From descriptions of bomb blasts there it is an automatic slide into their identification with the highly potent and destructive cocktail of anti-nationalism and separatism, which finds its expression through a very ‘legitimate’ anger against Pakistan. Pakistan then represents everything we abhor and have a right to act against in the spirit of ‘all-is-fair-in-love-and-war’, and anything that reminds us of Pakistan justifiably deserves our anger and resentment. And who reminds us of Pakistan, if not Muslims, identified in popular mind with the creation of Pakistan in the first place? And so it goes on, from one stage to another, until we are ready to accept any atrocity on Muslims, by seeing it as brought on them by their own actions.

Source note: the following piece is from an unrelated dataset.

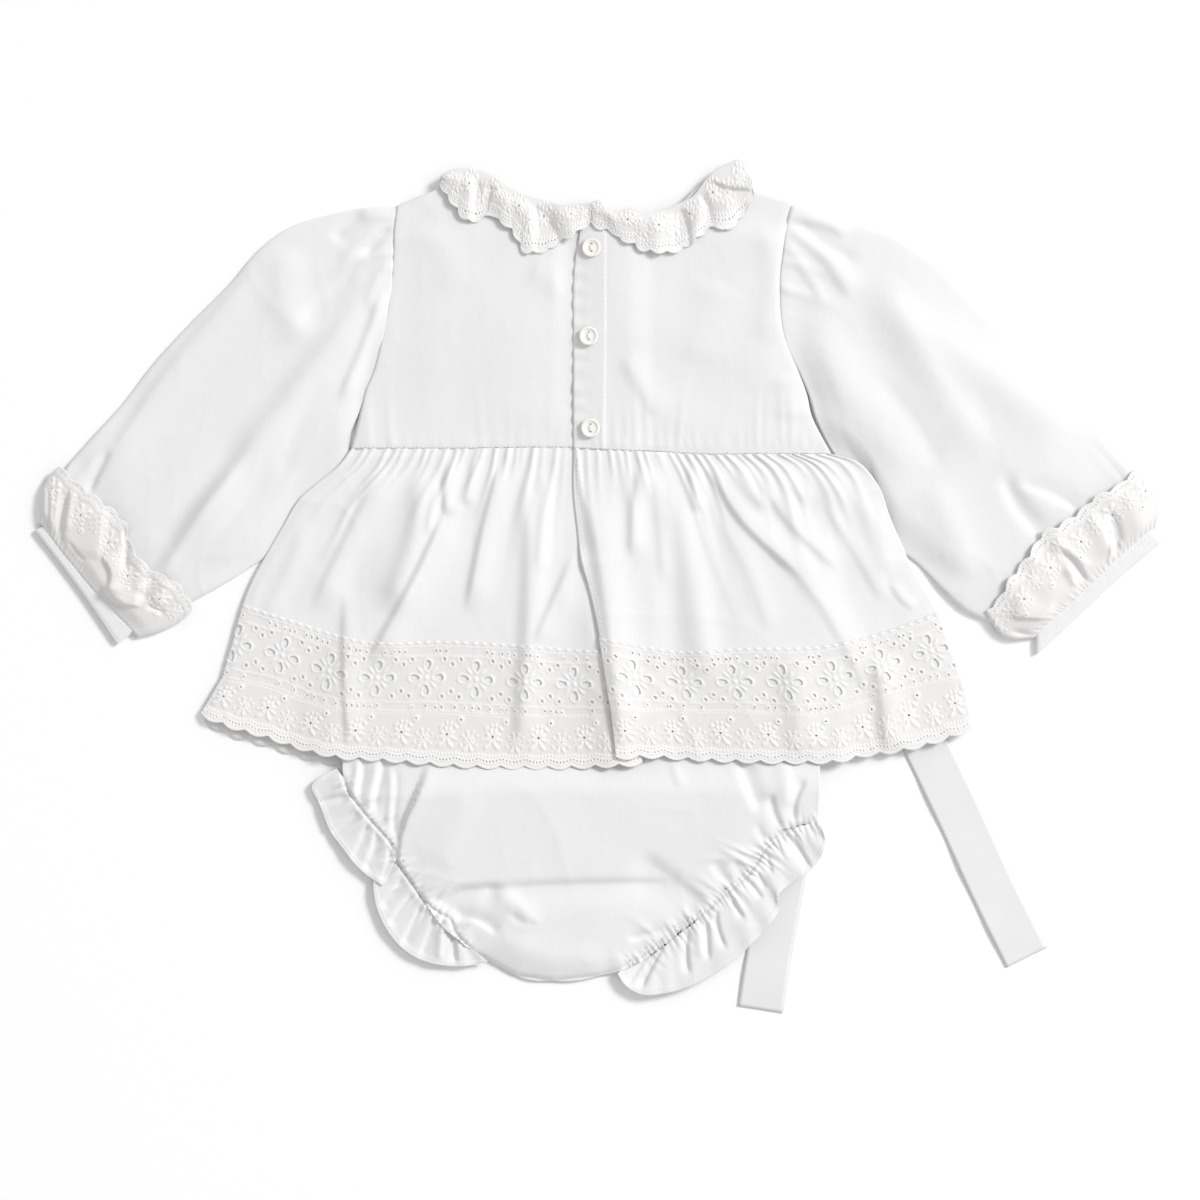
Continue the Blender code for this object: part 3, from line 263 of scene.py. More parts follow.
BLOOMERS_SIDE_RIGHT = (
    (100.5, -2.5), (117, -34.5), (121.5, -67.5), (121, -97.5), (120.3, -118), (119, -127.6),
    *(row[:2] for row in LEG_FRILL_RIGHT[2:13]), (34.7, -192.4),
)
LEG_SEAM_LEFT = tuple(row[:2] for row in LEG_FRILL_HIP + LEG_FRILL_SEAT)
LEG_SEAM_RIGHT = tuple(row[:2] for row in LEG_FRILL_RIGHT)
LEG_SEAMS = {"left": (LEG_SEAM_LEFT, 51), "right": (LEG_SEAM_RIGHT, 57)}  # with pleats' seeds

# Ribbon tails, each row a point of the middle line: x, y
RIBBON_LEFT = (
    (104, 50.5), (107, 0), (108, -50), (108.5, -100), (101.5, -156), (93.5, -200), (88.5, -232),
)
RIBBON_RIGHT = (
    (130.5, 50.5), (137, 10), (154, -35), (180, -88), (198, -125.5), (216, -165), (235, -203.5),
)
RIBBON_KNOT = (117, 59, 50, 15)  # middle x, y, length, width

# Where one layer climbs onto another, each a distance where it starts and where it ends
OVER_RIBBON = (44, 8)
OVER_KNOT = 18
OVER_FRONT_COLLAR = (96, 148)
OVER_FRONT_HEM = (-121, -106)
OVER_BLOOMERS = (30, 2)
OVER_BLOOMERS_WAIST = (72, -14)
UNDER_CENTRE_EDGE = (1, -15)
OVER_LEFT_PLACKET = (31, 15)
OVER_LEFT_SKIRT = (44, 28)

# Creases, each row a ridge of cloth, or a trough where its height is negative: start x, y,
# middle x, y, end x, y, height, width of the flank on the left and of the flank on the right
SKIRT_FOLDS = (
    (-114, 73, -127, 48, -158, -15, 2.2, 4, 10),
    (-95, 68, -101, 26, -116, -16, 2.8, 7, 8),
    (-80, 76, -84, 56, -84, 38, 2.2, 2, 6),
    (-81, 48, -99, 8, -128, -44, 3.0, 2.3, 12),
    (-52, 76, -62, 38, -73, -16, 2.4, 2.2, 9),
    (-67, 74, -70, 60, -74, 44, 1.4, 2, 4),
    (-39, 70, -37.8, 10, -44, -100, 2.6, 5, 9),
    (-9, 26, -25, -8, -36, -34, 1.8, 2.2, 10),
    (-6, 64, 3, 0, 15, -96, 2.8, 5, 12),
    (25, 72, 20, 48, 18, 14, 1.8, 3, 7),
    (36, 68, 46, 30, 60, -60, 2.6, 9, 9),
    (50, 72, 52, 56, 55, 40, 1.6, 3, 4),
    (56, 78, 75, 42, 114, 4, 2.2, 2.3, 10),
    (92, 26, 118, -2, 152, -64, 1.4, 4, 13),
    (84, 68, 101, 41, 134, 8, 1.5, 3.0, 8),
    (74, 72, 81, 56, 94, 42, 1.8, 4, 6),
    (101, 72, 105, 58, 118, 46, 1.2, 4, 6),
    (110, 62, 146, 42, 160, 0, 1.3, 9, 6),
    (104, -30, 108, -60, 112, -96, 2.0, 8, 12),
    (152, -34, 156, -60, 160, -92, 2.6, 5, 10),
)
SKIRT_CREASES = (
    (-139, 2, -139.5, -45, -137, -92, 1.3, 2.2, 7),
    (-160, 40, -170, 10, -186, -20, 0.8, 4, 6),
    (-88, 60, -92, 44, -94, 28, 0.8, 2, 4),
    (-30, 70, -31, 40, -33, 6, 0.9, 3, 4),
    (30, 66, 33, 40, 36, 0, 0.8, 3, 5),
    (66, 40, 82, 10, 96, -28, 0.7, 4, 6),
    (122, 50, 142, 18, 158, -10, 0.9, 3, 5),
    (160, 4, 166, -6, 174, -12, 0.8, 2, 4),
)
BODICE_FOLDS = (
    (-104, 200, -90, 190, -76, 160, 0.8, 9, 9),
    (-40, 176, -25, 168, -16, 160, 0.9, 7, 7),
    (12, 130, 22, 112, 34, 92, 1.2, 4, 9),
    (52, 120, 56, 140, 66, 170, 1.0, 12, 14),
    (88, 206, 96, 180, 92, 130, 1.4, 8, 10),
    (100, 120, 104, 104, 106, 90, 1.2, 7, 8),
)
SLEEVE_FOLDS_LEFT = (
    (-115, 176, -166, 108, -236, 18, 4.0, 8, 13),
    (-114, 198, -121, 193, -131, 182, -2.4, 2.4, 3.4),
    (-128, 206, -136, 201, -146, 190, -2.0, 4, 5),
    (-115, 192, -136, 172, -168, 144, -1.5, 3, 6),
    (-117, 168, -127, 138, -143, 100, 2.2, 2.6, 4),
    (-172, 190, -173, 160, -162, 130, 2.0, 9, 12),
    (-180, 184, -238, 116, -276, 58, 2.0, 3.4, 12),
    (-113, 207, -128, 203, -146, 192, 0.9, 2.4, 3),
    (-113, 200, -128, 192, -144, 178, 1.1, 2.2, 3),
    (-113, 192, -126, 182, -138, 166, 0.9, 2, 3),
    (-113, 182, -122, 170, -128, 152, 0.8, 2, 3),
    (-196, 66, -222, 38, -250, 14, 1.2, 6, 8),
    (-268, 76, -274.7, 64.6, -281, 50, -2.2, 3, 1.4),
    (-188, 88, -222, 46, -252, 4, -1.8, 7, 4),
    (-192, 74, -221, 36, -243, 2, 1.4, 3, 4),
    (-176, 72, -206, 32, -228, 4, -0.8, 4, 4),
    (-150, 118, -166, 88, -176, 58, -0.8, 5, 5),
)
SLEEVE_FOLDS_RIGHT = (
    (103, 196, 120, 186, 140, 158, 1.9, 3.5, 8),
    (150, 176, 176, 128, 214, 70, 2.2, 12, 9),
    (107, 205, 121, 202, 137, 193, 1.4, 2.4, 4),
    (104, 186, 114, 172, 124, 156, 0.9, 2.2, 3),
    (150, 160, 208, 120, 268, 80, 2.4, 14, 12),
    (104, 204, 118, 192, 142, 176, -1.8, 3, 5),
    (112, 150, 150, 90, 176, 60, 1.6, 10, 12),
    (226.9, 64.6, 236.8, 48.1, 247.8, 37.1, 1.2, 5, 9),
    (180, 60, 196, 26, 204, 2, 1.4, 9, 9),
    (228, 58, 246, 51.5, 266, 41, -1.6, 1.4, 7),
    (221, 66, 229, 46, 246, 26, -1.8, 4, 9),
    (150, 118, 172, 92, 190, 60, -0.7, 6, 5),
)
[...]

The Malegaon blasts had barely happened when headlines screamed “Terror hits Malegaon”, supremely confident of providing the cue for what was to follow. Few readers of newspapers in this country would have imagined these terrorists to be other than Muslim terrorists. Even perfectly secular people refer only to Muslim militants as terrorists, and have a different vocabulary to account for the terror and violence perpetrated by Hindutva forces, even if they are equally critical of them.
Therefore, apart from a few secular activists who have been talking of the use of bombs by the Hindutva forces in the recent past, and an initial report in The Hindu, which recalled the Bajrang Dal’s role in the recent bomb blasts at Nanded and then several mosques in Maharashtra, there would be little doubt in the minds of readers and listeners of news on TV channels, that other Muslims could be involved in the Malegaon killings via bombs. The CPI(M) Polit Bureau statement (September 13, 2006), asking for an enquiry in the context of the earlier Nanded bomb blasts has simply been ignored.
This is not to argue that those who planted those bombs in the mosques and in the kabristan in Malegaon, killing and wounding several people, could not have been Muslims simply because the place chosen was mosques and the targets were Muslims (just as the RSS could well get it own people killed for political gain). They could be Muslim groups, but what one needs to ask is: why was the Indian, and most western, media so anxious to pin it on Muslims, without proof, and without using elementary reasoning? It seemed from media discussions and news reports that there simply could be no one involved except Islamic terrorists. ‘Indian Express’ actually went so far (in its front page coverage a few days later) as to argue that the presence of RDX pointed to Muslim terrorists, and that the material used in the house of the Bajrang Dal activist was different and of a cruder variety.
So now, when evidence of bombs used by Hindutva forces is beginning to emerge, we will have ‘Muslim’ bomb material and ‘Hindu’ bomb material being dissected—with no prizes for guessing whose bombs are more deadly, and whose bombs are ‘benign’(?)! And no questions asked of course, that if one set of bombers wanted the blame put on the other side, could they not choose their targets and bomb material accordingly. Does it not achieve the same purpose, and are they all so dumb, and so foolish as not to think of this? What is being implied, and gently suggested to us instead, subtly, and through poignant pictures of victims is that Muslims are heinous enough to kill their own. The same may not apply to the Hindutva forces. Muslims are the killer agents when bombs explode in mosques, and of course they are the killer agents when bombs explode in/near temples. It could not be otherwise in the former case, and more certainly not in the latter case!
It is amazing how, despite the activism of Hindutva forces in Maharashtra, and the long legacy of violence by the Shiv Sena in the state, the possibility even, of other leads is not being considered, by the police or in the media. That this should be so tells us something about the state of politics of this country today, the rightward shift that the entire polity has taken, and the complicity and acquiescence of most mainstream bourgeois politics in communalism, and a concern with the Hindu vote bank, particularly, the middle class Hindu vote bank, and is explainable if not understandable or justifiable in the context of the twin assaults from imperialism and fundamentalism (of all kinds). What needs to be noted and is a matter of grave concern is the naturalness with which people in this country accept the equation of terror and Muslims, and the success of the carefully constructed and nurtured images authored by the right wing western media and our own home grown fascist forces. They have successfully utilized religion and fractured historical memory to demonise an entire community. We need to be alert that we do not imbibe some of these images within ourselves.